Jump around the back behind the motherboard tray, and you’ll find even more enclosures, along with plenty of cable management passthroughs complete with rubber grommets, and it’s all fairly modular too, with thumb screws and standard Phillips heads securing most of the good stuff in place.





The front is where things get really interesting, though. You won’t miss the massive power panel slap right bang in the middle. It’s sickeningly cool, with a number display for fan-speed control percentage, a flippy power switch, reset button, turbo mode for the fan controller, and even a key-lock to disable power with the accompanying tiny LED lights as well. It’s completely glossy and fits in with the aesthetic beautifully, although I am worried I’ll lose the two included keys, accidentally locking myself out of my own rig.
Above that you’ve got quick latch release covers for those 5.25-inch drive bays, then at the very top, in what’s absolutely a killer 90s throwback, there’s a flip-down I/O cover, secured with magnets, which reveals access to your USB 3.1 Type A and Type C ports, along with a 4-pole input as well. It’s nuts. You’re almost shocked when you see the little USB-C port there.
It’s just remarkably well equipped for what it is. Cooling’s pretty decent too, and there’s support for up to a 360 mm AIO in the roof, and you get three fans included as standard, two 120 mm in the front, and one 120 mm in the rear.




Build quality is top-tier, but it is what you’d expect. The front panel is that beige plastic nicely color-matched, and you get steel panels everywhere else, including the entire internal frame, all nicely powder-coated.
There’s removable dust filters and panels both in the front and the top for easy cleaning (although the front is glued into the plastic removable frame), and I can gladly report that after your build, you don’t need to lean on the back of the rear panel to secure it.
As for the build process, it’s actually fairly seamless all-in-all. I built out a classic sleeper build, of course, with Intel Core Ultra 9 processor, Asus ROG Maximus Z890 Hero motherboard, 32 GB of DDR5, and an admittedly rather small Radeon RX 7800 XT, and it did good all-in-all. I didn’t hit any major snags that made me stop and think.
The only minor bug bears I had basically stemmed from both the GPU anti-sag bracket and the fan controller. Rather bizarrely, the controller’s cabling was routed straight out from where it sits (attached to one of the 5.25-inch bays close to the 24-pin on your motherboard), and in past the rubber grommet for the 24-pin cable.

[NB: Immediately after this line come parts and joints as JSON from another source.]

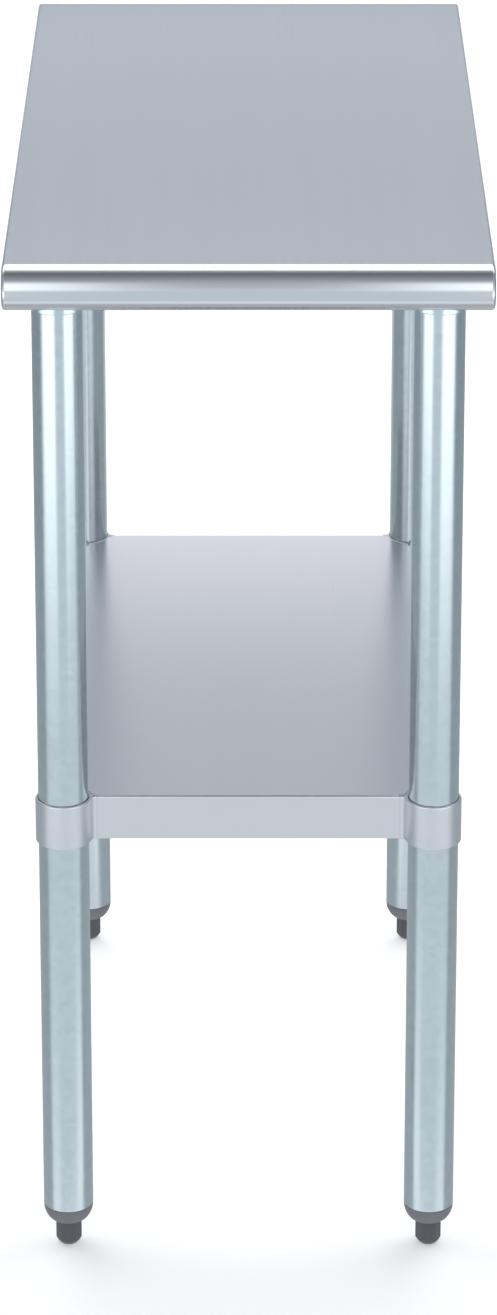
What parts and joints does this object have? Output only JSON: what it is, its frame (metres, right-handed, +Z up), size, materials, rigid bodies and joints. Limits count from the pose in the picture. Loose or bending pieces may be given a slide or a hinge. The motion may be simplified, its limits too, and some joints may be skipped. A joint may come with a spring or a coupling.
{
  "type": "stainless work table",
  "caption": "Narrow stainless work table with rolled front and rear edges, tube legs, an undershelf that slides on the legs and screw feet.",
  "frame": {"origin": "on the floor, under the middle of the table", "axes": "+Z up, +X right and -Y front; the long side of the top runs along Y"},
  "size_m": [0.381, 0.762, 0.896],
  "materials": {
    "stainless_top": "satin stainless",
    "shelf_steel": "satin stainless",
    "galvanized_steel": "smooth galvanized",
    "cast_aluminium": "satin cast",
    "zinc_plated_steel": "zinc plated",
    "grey_plastic": "moulded, fine grain",
    "dark_plastic": "moulded, fine grain"
  },
  "bodies": {
    "frame": {"top_sheet": "stainless_top", "cross_channel_front": "galvanized_steel", "cross_channel_rear": "galvanized_steel", "middle_channel": "galvanized_steel", "leg_socket_front_left": "galvanized_steel", "socket_screw_front_left": "zinc_plated_steel", "leg_tube_front_left": "galvanized_steel", "foot_insert_front_left": "grey_plastic", "foot_nut_front_left": "zinc_plated_steel", "leg_socket_front_right": "galvanized_steel", "socket_screw_front_right": "zinc_plated_steel", "leg_tube_front_right": "galvanized_steel", "foot_insert_front_right": "grey_plastic", "foot_nut_front_right": "zinc_plated_steel", "leg_socket_rear_right": "galvanized_steel", "socket_screw_rear_right": "zinc_plated_steel", "leg_tube_rear_right": "galvanized_steel", "foot_insert_rear_right": "grey_plastic", "foot_nut_rear_right": "zinc_plated_steel", "leg_socket_rear_left": "galvanized_steel", "socket_screw_rear_left": "zinc_plated_steel", "leg_tube_rear_left": "galvanized_steel", "foot_insert_rear_left": "grey_plastic", "foot_nut_rear_left": "zinc_plated_steel"},
    "undershelf": {"shelf_pan": "shelf_steel", "shelf_channel": "galvanized_steel", "shelf_collar_front_left": "cast_aluminium", "collar_screw_front_left": "zinc_plated_steel", "shelf_collar_front_right": "cast_aluminium", "collar_screw_front_right": "zinc_plated_steel", "shelf_collar_rear_right": "cast_aluminium", "collar_screw_rear_right": "zinc_plated_steel", "shelf_collar_rear_left": "cast_aluminium", "collar_screw_rear_left": "zinc_plated_steel"},
    "stem_front_left": {"foot_stem_front_left": "zinc_plated_steel"},
    "foot_front_left": {"hex_foot_front_left": "dark_plastic"},
    "stem_front_right": {"foot_stem_front_right": "zinc_plated_steel"},
    "foot_front_right": {"hex_foot_front_right": "dark_plastic"},
    "stem_rear_right": {"foot_stem_rear_right": "zinc_plated_steel"},
    "foot_rear_right": {"hex_foot_rear_right": "dark_plastic"},
    "stem_rear_left": {"foot_stem_rear_left": "zinc_plated_steel"},
    "foot_rear_left": {"hex_foot_rear_left": "dark_plastic"}
  },
  "joints": [
    {"name": "undershelf_height", "type": "slide", "parent": "frame", "child": "undershelf", "axis": [0, 0, 1], "range_m": [-0.3, 0.4]},
    {"name": "foot_travel_front_left", "type": "slide", "parent": "frame", "child": "stem_front_left", "axis": [0, 0, -1], "range_m": [0, 0.0245]},
    {"name": "foot_turn_front_left", "type": "hinge", "parent": "stem_front_left", "child": "foot_front_left", "pos_m": [-0.1511, -0.285, 0.011], "axis": [0, 0, -1], "range_deg": [0, 5042]},
    {"name": "foot_travel_front_right", "type": "slide", "parent": "frame", "child": "stem_front_right", "axis": [0, 0, -1], "range_m": [0, 0.0245]},
    {"name": "foot_turn_front_right", "type": "hinge", "parent": "stem_front_right", "child": "foot_front_right", "pos_m": [0.1511, -0.285, 0.011], "axis": [0, 0, -1], "range_deg": [0, 5042]},
    {"name": "foot_travel_rear_right", "type": "slide", "parent": "frame", "child": "stem_rear_right", "axis": [0, 0, -1], "range_m": [0, 0.0245]},
    {"name": "foot_turn_rear_right", "type": "hinge", "parent": "stem_rear_right", "child": "foot_rear_right", "pos_m": [0.1511, 0.285, 0.011], "axis": [0, 0, -1], "range_deg": [0, 5042]},
    {"name": "foot_travel_rear_left", "type": "slide", "parent": "frame", "child": "stem_rear_left", "axis": [0, 0, -1], "range_m": [0, 0.0245]},
    {"name": "foot_turn_rear_left", "type": "hinge", "parent": "stem_rear_left", "child": "foot_rear_left", "pos_m": [-0.1511, 0.285, 0.011], "axis": [0, 0, -1], "range_deg": [0, 5042]}
  ],
  "couplings": [
    {"joint": "foot_turn_front_left", "follows": "foot_travel_front_left", "rad_per_m": 3590.4},
    {"joint": "foot_turn_front_right", "follows": "foot_travel_front_right", "rad_per_m": 3590.4},
    {"joint": "foot_turn_rear_right", "follows": "foot_travel_rear_right", "rad_per_m": 3590.4},
    {"joint": "foot_turn_rear_left", "follows": "foot_travel_rear_left", "rad_per_m": 3590.4}
  ]
}
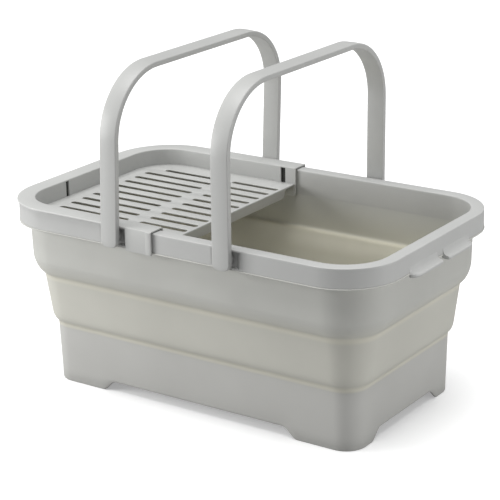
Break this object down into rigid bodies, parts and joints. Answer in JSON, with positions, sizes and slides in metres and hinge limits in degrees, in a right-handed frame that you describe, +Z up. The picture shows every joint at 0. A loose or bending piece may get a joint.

I think the internal fans would’ve been better suited if the cables were routed behind it and near the front of the case, as it did feel a bit too nostalgic (aka you just drape cables across the internal structure, because who cares you don’t have a window). You can fix that, of course, just by unplugging and re-routing those included fans, and Silverstone does include one fan extension cable, allowing you to do the same with the rear fan, but I do suspect that’s not really what it had in mind for that.
And then there’s the GPU anti-sag bracket, which is a bit of an oddity in terms of its positioning, as it doesn’t really reach shorter cards like the 7800 XT. You can remove it, it’s only secured in place with thumb screws, but even the RX 7800 XT I had in here droops slightly, so having something baked into the back of the motherboard tray directly, kinda like what you find in the Phanteks XT V3, or even Lian Li’s O11 Vision Compact, would’ve done it a world of good.
✅ You yearn for simpler times: There’s a hint of nostalgia about this thing, but unlike those classic cases, it’s well built, durable, with plenty of cooling, and is a treat to build in.
❌ You want to see your hardware: It looks incredible, sure, but like its predecessors back in the day, there’s no windowed variant of any description available. What you see is what you get. Ideal for a sleeper build, less ideal to sit on your desk as a showpiece.
Cable management on the whole is a bit minimalistic too, certainly in the rear. It’s not exactly mind-blowing. You get a few tie-off points, some included ties, but there’s no channels or velcro straps or anything of the like, which would be fine if it weren’t for the fact that this is a $200 plus case. Oh and cable managing around the top 360 mm radiator can be a bit tight too. I’d highly advise you route your cables from your CPU block and fans before you secure the radiator in the roof itself, just for an easier life, and leave that AIO install until last in your build order. It’s not impossible to fit it, just a little awkward.
So done and dusted then? High score? Well very nearly, it’d be higher if Silverstone fixed those minor grievances I had, and dropped the price a smidge. What it really needs is a tempered glass edition on the development plan as well. Heck, give me a perspex version if you must, let’s go whole hog on the case evolution history, and I can pretend I’m playing TBC again for the first time while staring at my beige PC humming away contentedly in the background on a heavy-ass CRT monitor with an 800×600 res.
The thing is, though, those grievances I have, aside from the price being perhaps a tad high, aren’t actually deal breakers, really. Most can be fixed after the fact by the builder, and none of them impact the experience. The FLP02 is quite remarkable, bringing a bit of simpler times to the otherwise chaos-ridden experience we currently inhabit, and I don’t think you’re getting enough credit for that, Silverstone.